## Task objective
Output a verbatim copy of the data, cut off after the line that contains "return base".

## Listed entries

┄┄┄┄┄┄┄┄┄┄┄┄┄┄┄┄┄┄┄┄

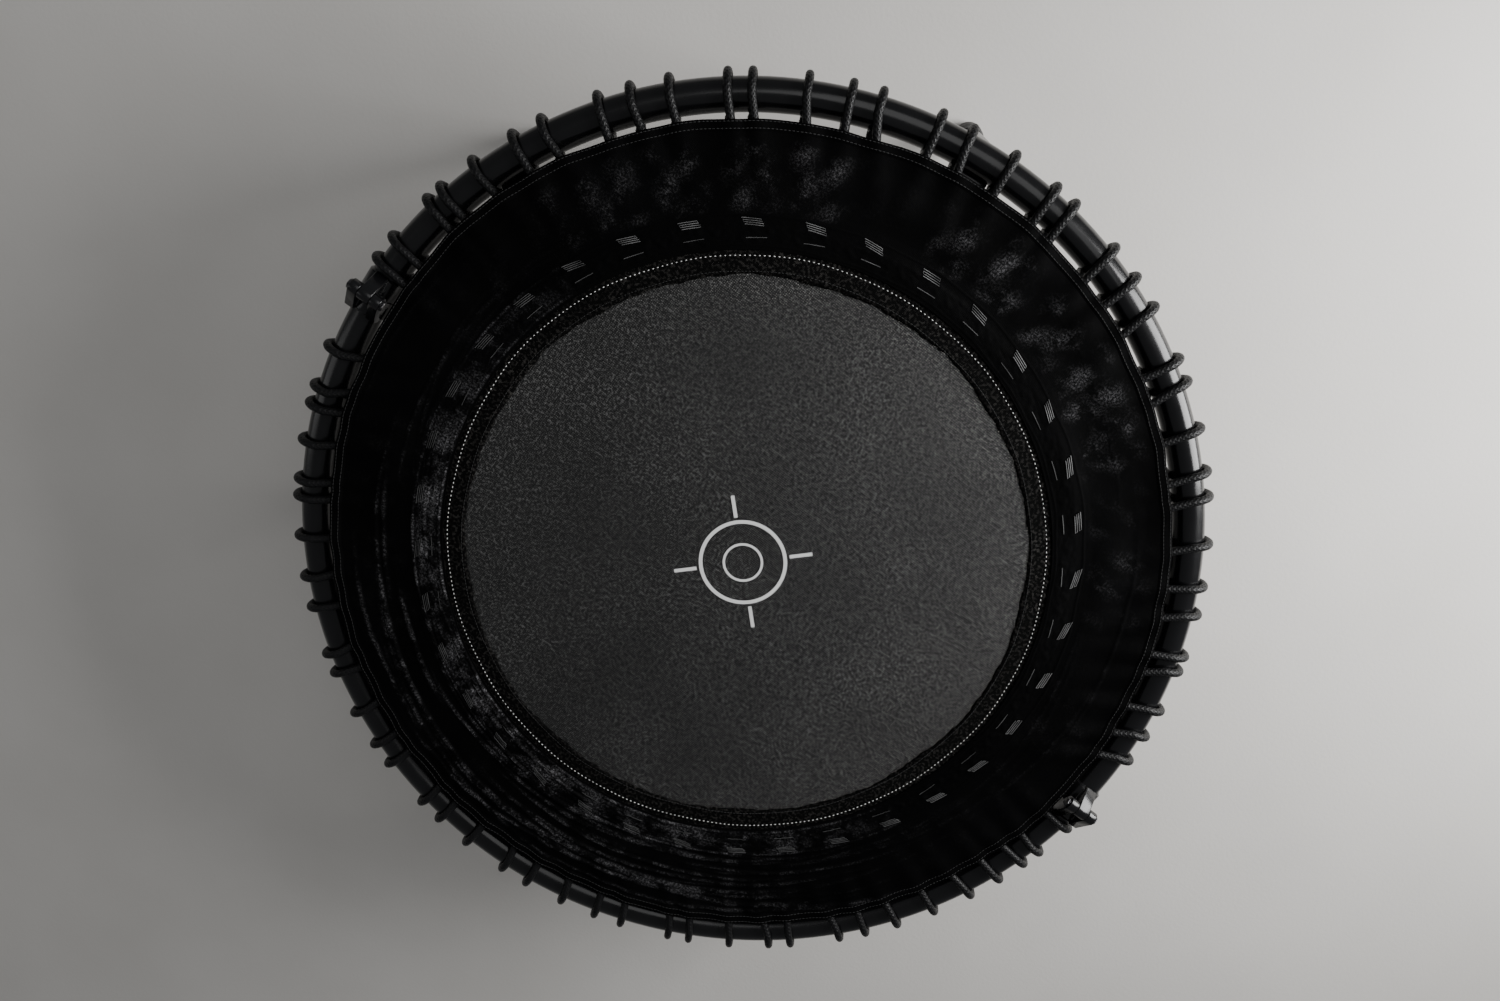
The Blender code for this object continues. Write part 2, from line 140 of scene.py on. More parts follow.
def full_turn(count):
    return np.linspace(0.0, 2 * math.pi, count, endpoint=False)


def spun(degrees, axis="Z"):
    return Matrix.Rotation(math.radians(degrees), 4, axis)


def moved(points, matrix):
    m = np.array(matrix)
    return points @ m[:3, :3].T + m[:3, 3]


def run_length(line):
    """How far along a line each of its points lies."""
    return np.concatenate([[0.0], np.cumsum(np.linalg.norm(np.diff(line, axis=0), axis=1))])


# ---- mesh building ---------------------------------------------------------------------------------


class Shape:
    """Collects points and faces, with a flat coordinate in metres for each face corner."""

    def __init__(self):
        self.points = []
        self.faces = []
        self.flat = []

    def grid(self, points, us=None, vs=None, around=False):
        """Quads over a grid of points. Its columns close on themselves if around is set."""
        rows, columns = points.shape[:2]
        base = len(self.points)
        self.points.extend(map(tuple, points.reshape(-1, 3)))
        for i in range(rows - 1):
            for j in range(columns if around else columns - 1):
                corners = ((i, j), (i, j + 1), (i + 1, j + 1), (i + 1, j))
                self.faces.append([base + a * columns + b % columns for a, b in corners])
                for a, b in corners:
                    here = points[a, b % columns]
                    self.flat.append((here[0], here[1]) if us is None else (us[a], vs[b]))
        return base

    def cap(self, indices):
        self.faces.append(list(indices))
        self.flat.extend((self.points[i][0], self.points[i][1]) for i in indices)

    def cap_ends(self, base, rows, columns):
        """Closes both ends of a grid that goes around."""
        self.cap(range(base, base + columns))
        last = base + (rows - 1) * columns
        self.cap(range(last, last + columns))

    def tube(self, line, radius, sides, capped=True):
        """A round tube along a line of points."""
        line = np.asarray(line, float)
        radii = np.broadcast_to(np.asarray(radius, float), (len(line),))
        side, rise = transported(line)
        turn = full_turn(sides)[None, :, None]
        ring = np.cos(turn) * side[:, None] + np.sin(turn) * rise[:, None]
        points = line[:, None] + radii[:, None, None] * ring
        base = self.grid(points, run_length(line), np.linspace(0.0, 1.0, sides + 1), around=True)
        if capped:
            self.cap_ends(base, len(line), sides)

    def lathe(self, profile, steps, matrix):
        """A turned solid from (radius, height) points that run from the axis or a hollow back to it."""
        turn = full_turn(steps)
        profile = np.asarray(profile, float)
        points = np.empty((len(profile), steps, 3))
        points[..., 0] = profile[:, :1] * np.cos(turn)
        points[..., 1] = profile[:, :1] * np.sin(turn)
        points[..., 2] = profile[:, 1:]
        around = np.linspace(0.0, 2 * math.pi * float(profile[:, 0].max()), steps + 1)
        base = self.grid(moved(points, matrix), run_length(profile), around, around=True)
        self.cap_ends(base, len(profile), steps)

    def object(self, name, material, sharp=38.0):
        mesh = bpy.data.meshes.new(name)
        mesh.from_pydata(self.points, [], self.faces)
        layer = mesh.uv_layers.new(name="flat")
        layer.data.foreach_set("uv", np.array(self.flat, np.float32).ravel())
        made = link(name, mesh, material)
        tidy_normals(mesh, sharp)
        return made


def link(name, mesh, material):
    made = bpy.data.objects.new(name, mesh)
    bpy.context.scene.collection.objects.link(made)
    mesh.materials.append(material)
    return made


def tidy_normals(mesh, sharp):
    shape = bmesh.new()
    shape.from_mesh(mesh)
    bmesh.ops.remove_doubles(shape, verts=shape.verts, dist=1e-7)
    bmesh.ops.recalc_face_normals(shape, faces=shape.faces)
    shape.to_mesh(mesh)
    shape.free()
    mesh.shade_smooth()
    mesh.set_sharp_from_angle(angle=math.radians(sharp))


def transported(line):
    """Two directions across each point of a line, turning as little as possible along it."""
    along = np.gradient(line, axis=0)
    along /= np.linalg.norm(along, axis=1)[:, None]
    first = np.cross((0.0, 0.0, 1.0), along[0])
    if np.linalg.norm(first) < 1e-3:
        first = np.cross((1.0, 0.0, 0.0), along[0])
    side = np.empty_like(line)
    side[0] = first / np.linalg.norm(first)
    for i in range(1, len(line)):
        here = side[i - 1] - along[i] * (side[i - 1] @ along[i])
        side[i] = here / np.linalg.norm(here)
    return side, np.cross(along, side)


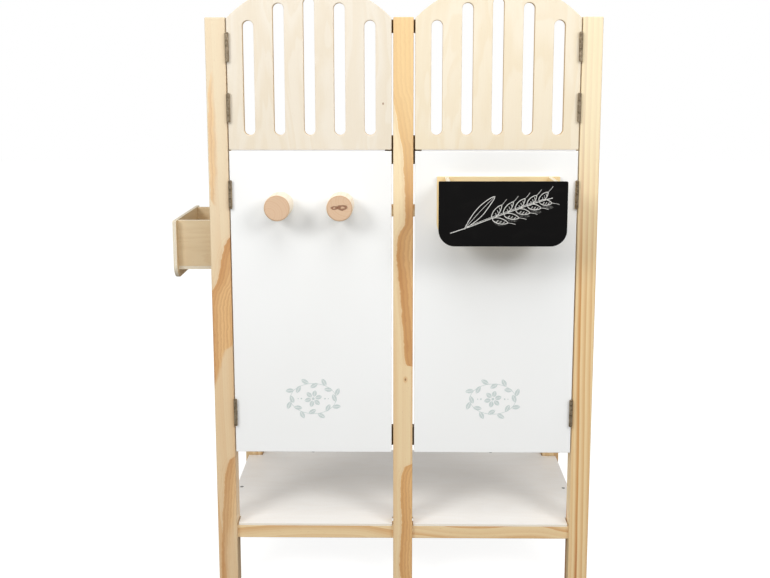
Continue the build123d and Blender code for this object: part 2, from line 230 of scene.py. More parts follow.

┄┄┄┄┄┄┄┄┄┄┄┄┄┄┄┄┄┄┄┄

## Expected answer
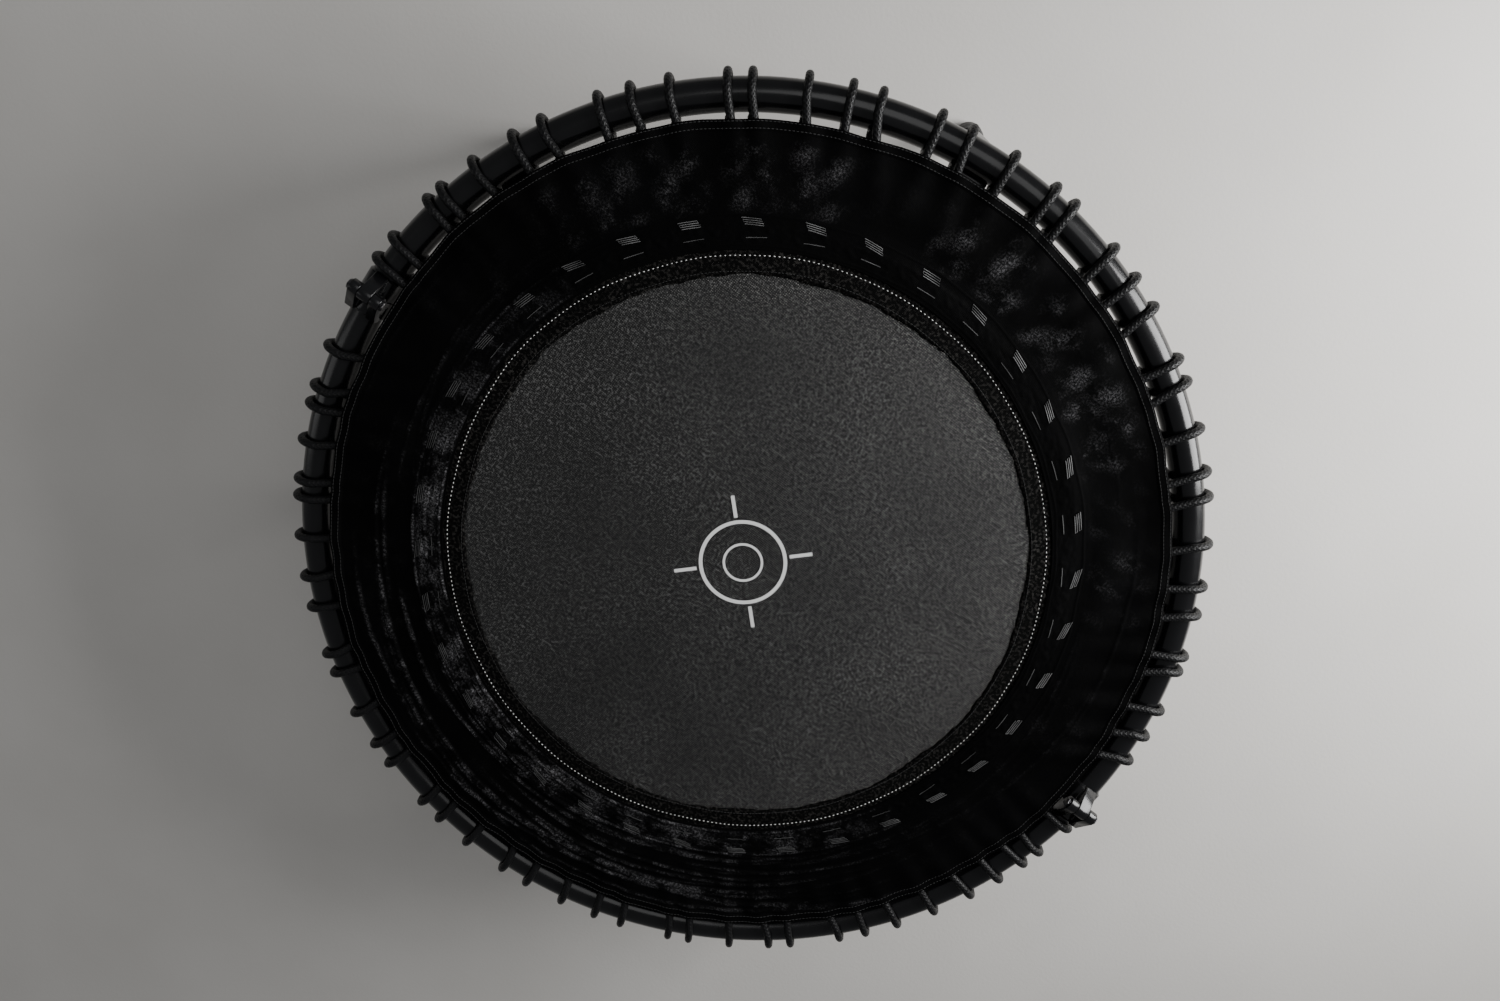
The Blender code for this object continues. Write part 2, from line 140 of scene.py on. More parts follow.
def full_turn(count):
    return np.linspace(0.0, 2 * math.pi, count, endpoint=False)


def spun(degrees, axis="Z"):
    return Matrix.Rotation(math.radians(degrees), 4, axis)


def moved(points, matrix):
    m = np.array(matrix)
    return points @ m[:3, :3].T + m[:3, 3]


def run_length(line):
    """How far along a line each of its points lies."""
    return np.concatenate([[0.0], np.cumsum(np.linalg.norm(np.diff(line, axis=0), axis=1))])


# ---- mesh building ---------------------------------------------------------------------------------


class Shape:
    """Collects points and faces, with a flat coordinate in metres for each face corner."""

    def __init__(self):
        self.points = []
        self.faces = []
        self.flat = []

    def grid(self, points, us=None, vs=None, around=False):
        """Quads over a grid of points. Its columns close on themselves if around is set."""
        rows, columns = points.shape[:2]
        base = len(self.points)
        self.points.extend(map(tuple, points.reshape(-1, 3)))
        for i in range(rows - 1):
            for j in range(columns if around else columns - 1):
                corners = ((i, j), (i, j + 1), (i + 1, j + 1), (i + 1, j))
                self.faces.append([base + a * columns + b % columns for a, b in corners])
                for a, b in corners:
                    here = points[a, b % columns]
                    self.flat.append((here[0], here[1]) if us is None else (us[a], vs[b]))
        return base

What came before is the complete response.